Supporters have noted, however, that crime statistics have drastically changed since 2020 in California, with crimes becoming more bold and serious.
“It was maybe an experiment. It failed. It’s time to change things,” said Fresno County Sheriff Margaret Mims on Tuesday about to the new bills. “Unfortunately, what happens is they become so emboldened, their crimes become more and more serious. Whether or not they stay in jail. What their bail amount is. The seriousness of the offense. Prior convictions. This could be very detrimental to someone who has a criminal history.”
Political experts noted that both bills, despite being similar in language, have very different agendas for their respective authors.
“AB 1599 with Kiley is on point,” said Clay Fitzgerald, a Kern County pollster, to the Globe on Wednesday. “Kiley has been tough on crime in the past, so this makes sense for him.”

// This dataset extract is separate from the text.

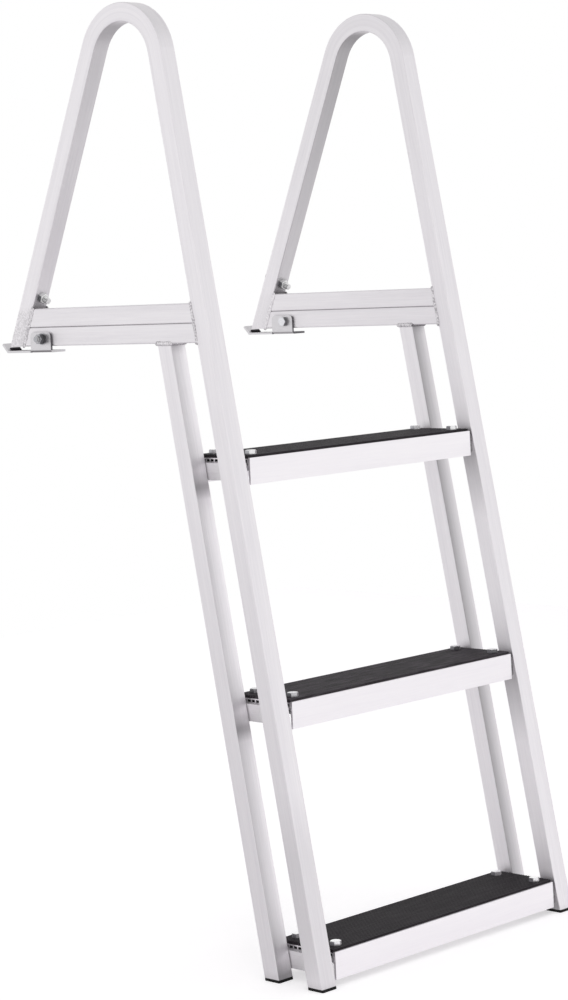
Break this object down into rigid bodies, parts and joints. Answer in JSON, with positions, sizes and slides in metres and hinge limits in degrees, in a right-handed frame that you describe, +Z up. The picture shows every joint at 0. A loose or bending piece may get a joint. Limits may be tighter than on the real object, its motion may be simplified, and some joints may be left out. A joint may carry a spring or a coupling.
{
  "type": "dock ladder",
  "caption": "Aluminium dock ladder with bent square-tube handrails, flat steps with black ribbed mats, and brackets that fasten it to a dock.",
  "frame": {"origin": "on the dock surface, halfway along the flat underside of the left bracket and in the middle plane of the left frame", "axes": "+X across the ladder from the left frame to the right frame, +Y from the water towards the dock, +Z up"},
  "size_m": [0.5176, 0.5542, 1.248],
  "materials": {
    "tube_aluminium": "mill finish, faintly brushed lengthwise",
    "deck_aluminium": "satin, as extruded",
    "angle_aluminium": "mill finish",
    "mat_rubber": "matt, ribbed",
    "black_plastic": "matt",
    "plate_steel": "zinc plated",
    "zinc_steel": "bright zinc plated"
  },
  "bodies": {
    "root": {"left_rail": "tube_aluminium", "left_back_rail": "tube_aluminium", "left_lower_arm": "tube_aluminium", "left_upper_arm": "tube_aluminium", "left_front_foot": "black_plastic", "left_back_foot": "black_plastic", "left_leg_plug": "black_plastic", "left_bracket": "plate_steel", "left_lip_pad": "mat_rubber", "left_bracket_bolt": "zinc_steel", "left_leg_bolt": "zinc_steel", "left_top_angle": "angle_aluminium", "left_middle_angle": "angle_aluminium", "left_bottom_angle": "angle_aluminium", "right_rail": "tube_aluminium", "right_back_rail": "tube_aluminium", "right_lower_arm": "tube_aluminium", "right_upper_arm": "tube_aluminium", "right_front_foot": "black_plastic", "right_back_foot": "black_plastic", "right_leg_plug": "black_plastic", "right_bracket": "plate_steel", "right_lip_pad": "mat_rubber", "right_bracket_bolt": "zinc_steel", "right_leg_bolt": "zinc_steel", "right_top_angle": "angle_aluminium", "right_middle_angle": "angle_aluminium", "right_bottom_angle": "angle_aluminium", "top_deck": "deck_aluminium", "top_mat": "mat_rubber", "top_step_bolts": "zinc_steel", "middle_deck": "deck_aluminium", "middle_mat": "mat_rubber", "middle_step_bolts": "zinc_steel", "bottom_deck": "deck_aluminium", "bottom_mat": "mat_rubber", "bottom_step_bolts": "zinc_steel"}
  },
  "joints": []
}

“Now Salas and AB 1603 is where a lot of people are turning their heads. This is a Democrat going against the party, and this seems unusual until you look at this years election. Salas is going to be in a tight Congressional race against current Congressman David Valadao (R-CA) in Bakersfield, which is a swing area nowadays. Valadao won a squeaker there in 2020 and retook the district and Democrats want it back. That means that they want to court Republicans or right-leaning moderates, and that means being tougher on crime. So if that comes up during a debate or a questions in an interview, Salas can point to this. It’s obvious what he’s doing. That’s not saying he doesn’t want a safer state, but this bill in particular makes it clear what he is getting at.”

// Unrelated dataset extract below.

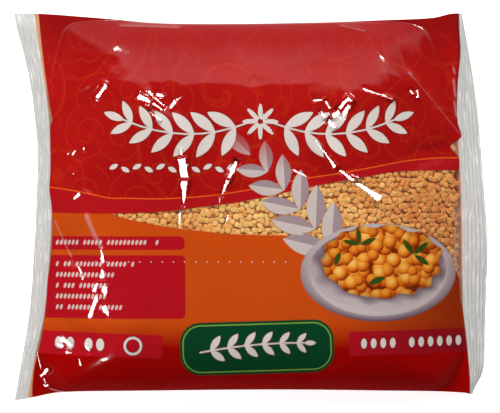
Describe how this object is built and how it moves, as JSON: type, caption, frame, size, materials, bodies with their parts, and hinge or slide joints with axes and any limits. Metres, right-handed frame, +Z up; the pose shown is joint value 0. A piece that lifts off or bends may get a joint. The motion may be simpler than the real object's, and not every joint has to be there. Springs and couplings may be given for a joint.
{
  "type": "bag of lentils",
  "caption": "Large sealed pillow bag of red split lentils: glossy printed film with a clear window, crimped end seals, lying on its back with the print up.",
  "frame": {"origin": "on the surface that the bag lies on, under the centre of its bounding box", "axes": "+Z up, out of the printed front; +X from one end seal to the other, to the viewer's right of the print; +Y towards the top of the print"},
  "size_m": [0.3418, 0.2804, 0.0533],
  "materials": {
    "printed_film": "glossy crimson and orange print on thin plastic film, with a clear window, clear margins and crimped clear end seals",
    "lentils": "dry red split lentils, salmon orange, matt with a faint sheen"
  },
  "bodies": {
    "root": {"bag": "printed_film"}
  },
  "joints": []
}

“But, even with Democrats being tougher on crime now if only for appearances, many others are angry about what is happening in their districts, so along with Republicans, they want a way to fight back. So we have this interesting scenario of some Democrats joining Republicans on repealing what was considered a crown jewel of California’s effort to fight crime in a more compassionate way and reduce things like profiling and arresting a disproportionate number of minorities It’s all in disarray now because this crime wave is affecting everyone.”
“And logic would dictate in any other year Newsom would outright repeal this bill if it was passed. But it’s an election year, and depending on what the crime situation is later this year, Newsom may not want to not sign something that would reduce crime that opponents could seriously attack him on in the run up to the Governor’s race. Same goes for any Assembly member or Senator who votes against the bills.”
“These bills are throwing a wrench into everything early on.”
Both bills are expected to be heard in Assembly committees in the coming months.